Here’s the extended version of the stained glass quote from Farewell:

“It was a blonde. A blonde to make a bishop kick a hole in a stained glass window. She was wearing street clothes that looked black and white, and a hat to match and she was a little haughty, but not too much. Whatever you needed, wherever you happened to be—she had it.”

"To say she had a face that would have stopped a clock would have been to insult her. It would have stopped a runaway horse."-- The Little Sister

"I felt like an amputated leg." -- Trouble Is My Business

"The corridor which led to it had a smell of old carpet and furniture oil and the drab anonymity of a thousand shabby lives"--The Little Sister

"His smile was as stiff as a frozen fish." -- The Man Who Liked Dogs

"The walls here are as thin as a hoofer's wallet." -- Playback

"The kid's face had as much expression as a cut of round steak and was about the same color."-- Red Wind

"Tasteless as a roadhouse blonde."-- Spanish Blood

"From thirty feet away she looked like a lot of class.  From ten feet away she looked like something made up to be seen from thirty feet away."--The High Window

"I called him from a phone booth. The voice that answered was fat. It wheezed softly, like the voice of a man who had just won a pie-eating contest."-- Trouble Is My Business

Oh, what the hell. TG can’t resist one more from Farewell. This is the entire noir genre in two brilliant sentences.
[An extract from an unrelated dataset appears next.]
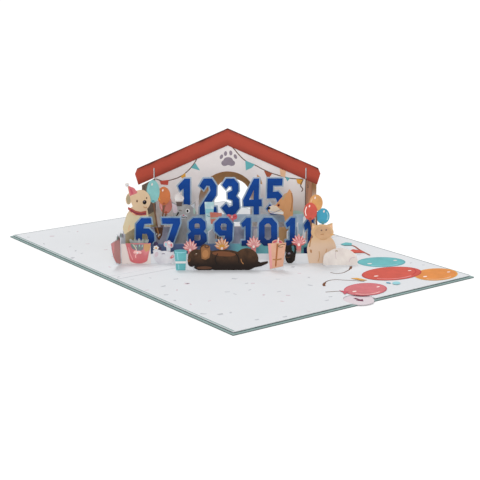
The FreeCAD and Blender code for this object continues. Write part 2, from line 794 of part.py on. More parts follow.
def make_long_dog():
    """Long brown dog lying along the front rail."""
    dog = Figure("long_dog", "long_dog_height", "long_dog_at")
    dog.oval(-0.19, 0.4, 0.94, 0.42)
    dog.oval(0.72, 0.44, 0.46, 0.44)
    dog.oval(0.3, 0.3, 0.7, 0.34)
    dog.oval(-0.75, 0.42, 0.42, 0.38)
    dog.oval(-1.22, 0.5, 0.34, 0.34, -20)
    dog.oval(-1.41, 0.33, 0.16, 0.19, -10)
    dog.oval(-0.88, 0.7, 0.22, 0.35, 8)
    dog.oval(-0.92, 0.12, 0.4, 0.14)
    dog.shape((1.0, 0.1), (1.3, 0.16), (1.56, 0.28), (1.55, 0.36), (1.25, 0.3), (1.05, 0.44))
    dog.trim_foot()
    dog.stand(front_row)


def make_white_pup():
    """Small white pup lying between the presents."""
    pup = Figure("white_pup", "white_pup_height", "white_pup_at")
    pup.oval(0.06, 0.38, 0.66, 0.46)
    pup.oval(-0.36, 0.58, 0.34, 0.34)
    pup.shape((-0.58, 0.62), (-0.3, 0.85), (-0.5, 1.0), (-0.7, 0.84))
    pup.shape((0.34, 0.3), (0.7, 0.52), (0.66, 0.8), (0.3, 0.7))
    pup.trim_foot()
    pup.stand(second_row)


def make_presents():
    """Bucket of leaves, navy parcel, posy, cups and ribboned gift."""
    card = Figure("bucket_card", "bucket_height", "bucket_at")
    card.shape((-0.83, 0), (0.59, 0), (0.6, 1.0), (-0.83, 1.0))
    card.stand(second_row)
    bucket = Figure("bucket", "bucket_height", "bucket_at")
    bucket.shape((-0.43, 0.2), (0.43, 0.2), (0.62, 1.03), (-0.62, 1.03))
    bucket.oval(0, 0.22, 0.435, 0.2)
    bucket.stand(second_row, 2)
    leaves = Figure("bucket_leaves", "bucket_height", "bucket_at")
    for i in range(5):
        lean = 36 - 18 * i
        x = -0.28 + 0.16 * i
        leaves.oval(x, 1.04, 0.09, 0.22, lean)
    leaves.shape((-0.34, 0.8), (0.44, 0.8), (0.44, 1.02), (-0.34, 1.02))
    leaves.stand(second_row, 0)
    parcel = Figure("navy_gift", "navy_gift_height", "navy_gift_at")
    parcel.shape((-0.02, 0.1), (0.3, 0.16), (0.32, 0.72), (0.02, 0.86))
    parcel.oval(0.08, 0.86, 0.1, 0.12)
    parcel.stand(second_row, -1)
    posy = Figure("posy", "posy_height", "posy_at")
    posy.shape((-0.06, 0.2), (0.06, 0.2), (0.1, 0.8), (-0.1, 0.8))
    posy.oval(-0.11, 0.84, 0.09, 0.12)
    posy.oval(0.02, 0.89, 0.09, 0.11)
    posy.oval(0.13, 0.8, 0.08, 0.12)
    posy.stand(second_row, -1)
    cup = Figure("party_cup", "cup_height", "cup_at")
    cup.shape((-0.21, 0), (0.21, 0), (0.29, 0.94), (-0.29, 0.94))
    cup.oval(0, 0.94, 0.29, 0.05)
    cup.stand(front_row)
    gift = Figure("ribbon_gift", "gift_height", "gift_at")
    gift.shape((-0.3, 0.04), (0.165, 0.14), (0.265, 1.0), (-0.38, 0.97))
    gift.oval(-0.13, 1.04, 0.11, 0.055, 24)
    gift.oval(0.05, 1.04, 0.11, 0.055, -24)
    gift.shape((-0.08, 0.96), (0.0, 0.96), (0.03, 1.18), (-0.03, 1.2))
    gift.stand(front_row)
    small_cup = Figure("small_cup", "small_cup_height", "small_cup_at")
    small_cup.shape((-0.055, 0.4), (0.055, 0.4), (0.09, 1.0), (-0.09, 1.0))
    small_cup.stand(mid_row)
    small_parcel = Figure("small_parcel", "small_parcel_height", "small_parcel_at")
    small_parcel.shape((-0.12, 0.72), (0.13, 0.74), (0.14, 0.98), (-0.14, 1.0))
    small_parcel.stand(mid_row, 2)
    small_bow = Figure("small_bow", "small_bow_height", "small_bow_at")
    small_bow.shape((-0.04, 0.5), (0.04, 0.5), (0.04, 0.95), (-0.04, 0.95))
    small_bow.oval(-0.07, 0.92, 0.06, 0.07, 20)
    small_bow.oval(0.07, 0.92, 0.06, 0.07, -20)
    small_bow.stand(mid_row)


def make_flower(name, at, foot, layer=1.0):
    """Half-open flower: a fan of pointed petals on a short foot."""
    radius = size("flower_radius")
    stalk = radius * 0.3
    body = new_body(name)
    add_polygon(body, [(at - stalk, RAIL / 2), (at + stalk, RAIL / 2), (at + stalk, foot + stalk),
                       (at - stalk, foot + stalk)])
    for lean in (-70, -46, -23, 0, 23, 46, 70):
        reach = radius * (1.45 - abs(lean) / 160)
        half = radius * 0.27
        along = (-math.sin(math.radians(lean)), math.cos(math.radians(lean)))
        across = (along[1], -along[0])
        petal = [(0, -half), (0.55 * reach, -half), (reach, 0), (0.55 * reach, half), (0, half)]
        add_polygon(body, [(at + a * along[0] + b * across[0], foot + stalk + a * along[1] + b * across[1])
                           for a, b in petal])
    stand_in_row(body, second_row, layer)


def make_flowers():
    """Three flowers behind the long dog and one behind the black cat."""
    for i in range(3):
        at = size("first_flower_at") + i * size("flower_pitch")
        make_flower("flower_%d" % (i + 1), at, size("flower_foot") + i * size("flower_rise"))
    make_flower("flower_4", size("far_flower_at"), size("flower_foot") + 3 * size("flower_rise"), -1)


def make_balloon(name, row_at, layer, foot_at, foot):
    """Balloon with a knot, on a string that is glued behind its rail."""
    at = size(name + "_at")
    middle = size(name + "_middle")
    tall = size(name + "_half")
    half = size("string_width") / 2
    low = middle - tall
    body = new_body(name)
    add_ellipse(body, (at, middle), size("balloon_radius"), tall)
    add_polygon(body, [(at - 2 * half, low - 2 * half), (at + 2 * half, low - 2 * half), (at, low + 2 * half)])
    add_polygon(body, [(foot_at - half, foot), (foot_at + half, foot), (at + half, low), (at - half, low)])
    stand_in_row(body, row_at, layer)


def make_balloons():
    """Three balloons behind the yellow cat and three behind the cream dog."""
    foot_at = size("right_strings_at")
    foot = size("right_strings_foot")
    make_balloon("balloon_red", second_row, -1, foot_at, foot)
    make_balloon("balloon_orange", second_row, -2, foot_at, foot)
    make_balloon("balloon_blue", second_row, -3, foot_at, foot)
    foot_at = size("left_strings_at")
    foot = size("left_strings_foot")
    make_balloon("balloon_teal", mid_row, -1, foot_at, foot)
    make_balloon("balloon_amber", mid_row, -2, foot_at, foot)
    make_balloon("balloon_coral", mid_row, -3, foot_at, foot)


def check_and_write():
    """Check every object, then write one file for each piece."""
    doc.recompute()
    for item in doc.Objects:
        if "Invalid" in item.State or "Error" in item.State:
            raise RuntimeError("failed: " + item.Name)
    os.makedirs("parts", exist_ok=True)
    for node in nodes:
        shape = node.Shape
        if shape.isNull() or not shape.isValid() or len(shape.Solids) != 1:
            raise RuntimeError("bad shape: " + node.Label)
        shape.exportStep("parts/%s.step" % node.Label)
    print(len(nodes), "pieces written")


def main():
    make_cover()
    make_tapes()
    make_liner()
    make_note_card()
    make_crosses()
    make_rails()
    make_house()
    make_numbers()
    make_cream_dog()
    make_grey_cat()
    make_tan_dog()
    make_yellow_cat()
    make_white_dog()
    make_black_cat()
    make_long_dog()
    make_white_pup()
    make_presents()
    make_flowers()
    make_balloons()
    check_and_write()


main()
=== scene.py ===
import bpy
import math
import random
from mathutils import Matrix, Vector


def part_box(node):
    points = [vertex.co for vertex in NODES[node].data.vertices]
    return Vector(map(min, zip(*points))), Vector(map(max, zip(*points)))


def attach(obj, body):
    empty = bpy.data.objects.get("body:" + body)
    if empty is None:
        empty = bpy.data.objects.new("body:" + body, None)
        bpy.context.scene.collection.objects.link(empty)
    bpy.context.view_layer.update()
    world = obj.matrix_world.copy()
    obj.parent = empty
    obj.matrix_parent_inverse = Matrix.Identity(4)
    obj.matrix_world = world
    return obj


bl_info = {
    "name": "Pop-up card",
    "version": (1, 0, 0),
    "blender": (4, 5, 0),
    "location": "View3D > Sidebar > Pop-up card",
    "description": "Prints and finishes the slices of a pop-up greeting card",
    "category": "Object",
}

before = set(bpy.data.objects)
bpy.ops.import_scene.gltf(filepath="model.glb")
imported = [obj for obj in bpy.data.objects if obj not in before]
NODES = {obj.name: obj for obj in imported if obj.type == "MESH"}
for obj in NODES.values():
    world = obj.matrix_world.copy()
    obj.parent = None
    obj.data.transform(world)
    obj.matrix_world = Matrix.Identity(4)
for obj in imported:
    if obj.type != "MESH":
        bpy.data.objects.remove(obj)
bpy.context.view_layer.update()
MM = 0.001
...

"I needed a drink, I needed a lot of life insurance, I needed a vacation, I needed a home in the country. What I had was a coat, a hat and a gun." Farewell, My Lovely




1 comment:

  1. This comment in from writer Mark Smolonsky..."I read Killing Mr. Watson. In fact, I think it's one of the most brilliantly conceived and written books I've read. As you observe, it's as dense as Hell, but I managed to get through it. It's not just the density that makes it difficult. The milieu is horrible, the characters are worse and the story is downright depressing. Yet it is one of a short list of books I always think about. I find certain parallels between Peter M and William Kennedy. Both have a dense style of writing, and set their work in dreary places filled with hopeless characters."